There's also a little quirk: the older NMOS technology produced chips with high deviation; because of that, you could hardly find two, similarly sounding SIDs... wink With time, Commodore improved and HMOS-2 (in which 8580s were manufactured) happened to introduce less deviation. 8580s sound basically the same. (Well, this should be of no problem for an emulation anyway).

For emulating it in an FPGA... well, most things should work ok. There's no possibility to manipulate analog signals in an FPGA, everything must be done digitally. There would be (as far as I can see) two tricky parts: 1.) the filter, 2.) the D/A conversion. The filter is not (yet) modelled by anyone. reSID / Sidplay2 does a fairly good job at emulating the SID at both the digital and analog level, but emulating the non-linearity of the filter is avoided even here.

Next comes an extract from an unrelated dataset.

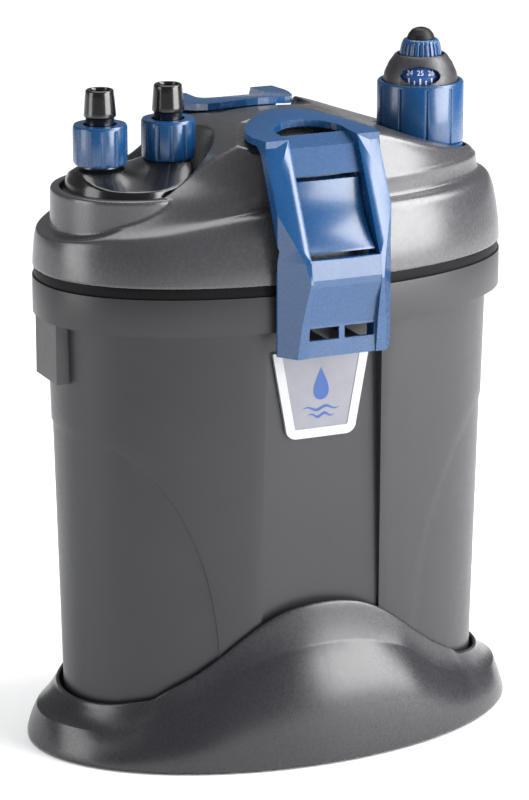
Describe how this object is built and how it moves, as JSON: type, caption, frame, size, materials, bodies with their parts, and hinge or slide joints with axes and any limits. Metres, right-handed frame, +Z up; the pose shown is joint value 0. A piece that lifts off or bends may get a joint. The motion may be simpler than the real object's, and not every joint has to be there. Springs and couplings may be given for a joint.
{
  "type": "canister water filter",
  "caption": "Canister water filter: an oval tub of filter media under a pump head held by swing latches, with hose spigots and a heater with a thermostat dial.",
  "frame": {"origin": "centre of the footprint on the table", "axes": "+X from the hoses to the heater, -Y is the front with the badge, +Z up"},
  "size_m": [0.233, 0.1656, 0.3151],
  "materials": {
    "tub_plastic": "satin",
    "head_plastic": "satin, fine texture",
    "skirt_plastic": "satin",
    "blue_plastic": "satin",
    "black_plastic": "gloss",
    "seal_rubber": "matte",
    "foot_rubber": "matte",
    "badge_white": "gloss",
    "badge_grey": "satin",
    "steel": "brushed",
    "dome_plastic": "textured",
    "gland_rubber": "satin",
    "drum_plastic": "matte",
    "heater_glass": "gloss",
    "ceramic_core": "matte",
    "ceramic_media": "rough",
    "coarse_foam": "open cell",
    "fine_foam": "open cell",
    "basket_plastic": "matte",
    "inner_plastic": "matte",
    "magnet": "matte",
    "lamination": "brushed",
    "coil": "gloss"
  },
  "bodies": {
    "tub": {"tub": "tub_plastic", "base_skirt": "skirt_plastic", "rubber_feet": "foot_rubber", "badge_frame": "badge_white", "badge_panel": "badge_grey", "front_hinge_pin": "steel", "rear_hinge_pin": "steel", "lower_basket": "basket_plastic", "middle_basket": "basket_plastic", "upper_basket": "basket_plastic", "coarse_foam": "coarse_foam", "ceramic_rings": "ceramic_media", "fine_foam": "fine_foam", "intake_pipe": "inner_plastic"},
    "head": {"head_shell": "head_plastic", "front_latch_keeper": "blue_plastic", "rear_latch_keeper": "blue_plastic", "head_seal": "seal_rubber", "motor_cover": "inner_plastic", "cover_screws": "steel", "volute_housing": "inner_plastic", "outlet_duct": "inner_plastic", "inlet_duct": "inner_plastic", "stator_core": "lamination", "stator_coil": "coil", "impeller_shaft": "ceramic_core", "shaft_bushes": "seal_rubber", "collar_ring": "blue_plastic"},
    "rotor": {"impeller": "inner_plastic", "rotor_magnet": "magnet"},
    "connector": {"connector_block": "black_plastic", "connector_o_rings": "seal_rubber", "inlet_spigot": "black_plastic", "outlet_spigot": "black_plastic"},
    "inlet_nut": {"inlet_nut": "blue_plastic"},
    "outlet_nut": {"outlet_nut": "blue_plastic"},
    "heater": {"heater_dome": "dome_plastic", "heater_tube": "heater_glass", "heater_element": "ceramic_core", "cable_gland": "gland_rubber"},
    "dial": {"temperature_dial": "blue_plastic", "scale_drum": "drum_plastic"},
    "collar": {"heater_collar": "blue_plastic"},
    "front_latch": {"front_latch": "blue_plastic"},
    "rear_latch": {"rear_latch": "blue_plastic"}
  },
  "joints": [
    {"name": "head_lift", "type": "slide", "parent": "tub", "child": "head", "axis": [0, 0, 1], "range_m": [0, 0.055]},
    {"name": "front_latch_hinge", "type": "hinge", "parent": "tub", "child": "front_latch", "pos_m": [0, -0.0715, 0.193], "axis": [1, 0, 0], "range_deg": [0, 105]},
    {"name": "rear_latch_hinge", "type": "hinge", "parent": "tub", "child": "rear_latch", "pos_m": [0, 0.0715, 0.193], "axis": [-1, 0, 0], "range_deg": [0, 105]},
    {"name": "impeller_spin", "type": "hinge", "parent": "head", "child": "rotor", "pos_m": [0.004, 0, 0.23], "axis": [0, 0, 1], "continuous": true},
    {"name": "connector_lift", "type": "slide", "parent": "head", "child": "connector", "axis": [0, 0, 1], "range_m": [0, 0.03]},
    {"name": "inlet_nut_turn", "type": "hinge", "parent": "connector", "child": "inlet_nut", "pos_m": [-0.0806, 0, 0.275], "axis": [0, 0, 1], "range_deg": [0, 540]},
    {"name": "outlet_nut_turn", "type": "hinge", "parent": "connector", "child": "outlet_nut", "pos_m": [-0.0485, 0, 0.275], "axis": [0, 0, 1], "range_deg": [0, 540]},
    {"name": "heater_lift", "type": "slide", "parent": "head", "child": "heater", "axis": [0, 0, 1], "range_m": [0, 0.16]},
    {"name": "collar_turn", "type": "hinge", "parent": "heater", "child": "collar", "pos_m": [0.075, 0, 0.277], "axis": [0, 0, 1], "range_deg": [0, 30]},
    {"name": "dial_turn", "type": "hinge", "parent": "heater", "child": "dial", "pos_m": [0.075, 0, 0.3], "axis": [0, 0, 1], "range_deg": [-135, 135]}
  ],
  "couplings": [
    {"joint": "front_latch_hinge", "follows": "head_lift", "rad_per_m": 33.3},
    {"joint": "rear_latch_hinge", "follows": "head_lift", "rad_per_m": 33.3}
  ]
}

Emulating the filter (without non-linearity) is a question of the algorithm and the processing power of the FPGA itself. The D/A conversion might be special, as it either needs an extra chip (that FPGA engineers like to avoid if possible =-) ), an r/2r ladder (lots of space + stealing lots of i/o pins that FPGA engineers like to avoid if possible :-D ) or implementing a "1-bit" D/A on-chip. This latter might result in disastrous D/A conversion quality, if not done properly (1-bit D/A converters are tricky and need to operate at very high sampling frequency).

BTW... for a platform like the Plus/4, I guess most of us could live with an emulated SID in an FPGA, which avoids emulating the nonlinearity of the filter. ...The SID isn't native to the Plus/4 anyway.